Top cop! Senate confirms Loretta Lynch as attorney general

Hey, Loretta! Brooklyn federal prosecutor tapped for attorney general
Associated Press / Carolyn Kaster

Lynch has clinched it!

The United States Senate on Thursday confirmed Loretta Lynch, Brooklyn’s top law enforcement official, as attorney general. Lynch will be the nation’s first African-American woman to serve in the post.

Elected officials in Lynch’s home district welcomed the confirmation with a flood of happy statements.

“She’s an extraordinary prosecutor, possesses great integrity and will be relentless in protecting the interests of the American people,” said District Attorney Ken Thompson, who previously served with Lynch in the United States Attorney’s office. “I have no doubt that Loretta will serve our nation with honor and distinction. As the first-ever African American woman to serve as attorney general, this is also a proud moment in our country’s history.”

Lawmakers approved Lynch, the current United States attorney for the Eastern District of New York, in a 56–43 vote, to replace current Attorney General Eric Holder.
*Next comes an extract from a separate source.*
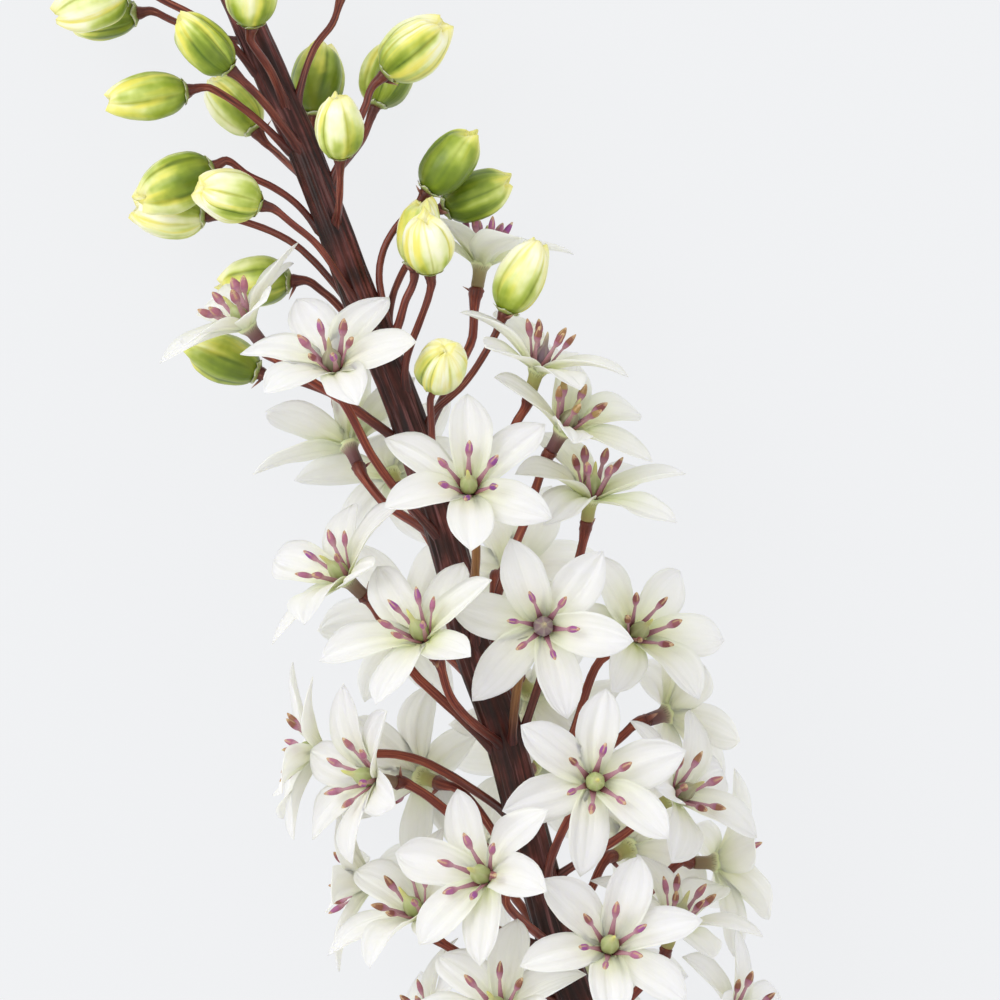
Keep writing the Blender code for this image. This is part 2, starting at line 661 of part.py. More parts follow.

President Obama nominated Lynch in November, but the confirmation process dragged on far longer than usual — in part because many Republicans objected to her support of Obama’s immigration policies, according to a New York Times report. Senate majority leader Mitch McConnell (R–Kentucky) also refused to hold the confirmation vote while the Senate was at loggerheads for weeks over an unrelated human trafficking bill. Senators finally passed the bill on Wednesday.

Lynch has served two stints as top prosecutor for the Eastern District of New York, first under the Clinton administration from 1999 to 2001 and again from 2010 through today. She worked at a private law firm during the Bush Administration in between the two gigs.

Lynch’s fans have championed her for holding law enforcement and public officials to account, citing her role in the civil rights prosecution of the NYPD officers responsible for torturing Haitian immigrant Abner Louima in the 70th Precinct station house in 1997 and the subsequent cover-up.

More recently, Lynch tackled several high-profile terrorism cases and made a point of pursuing crooked politicians including tax cheat and former congressman Michael Grimm, who resigned in January after pleading guilty to Lynch’s charge of federal tax evasion.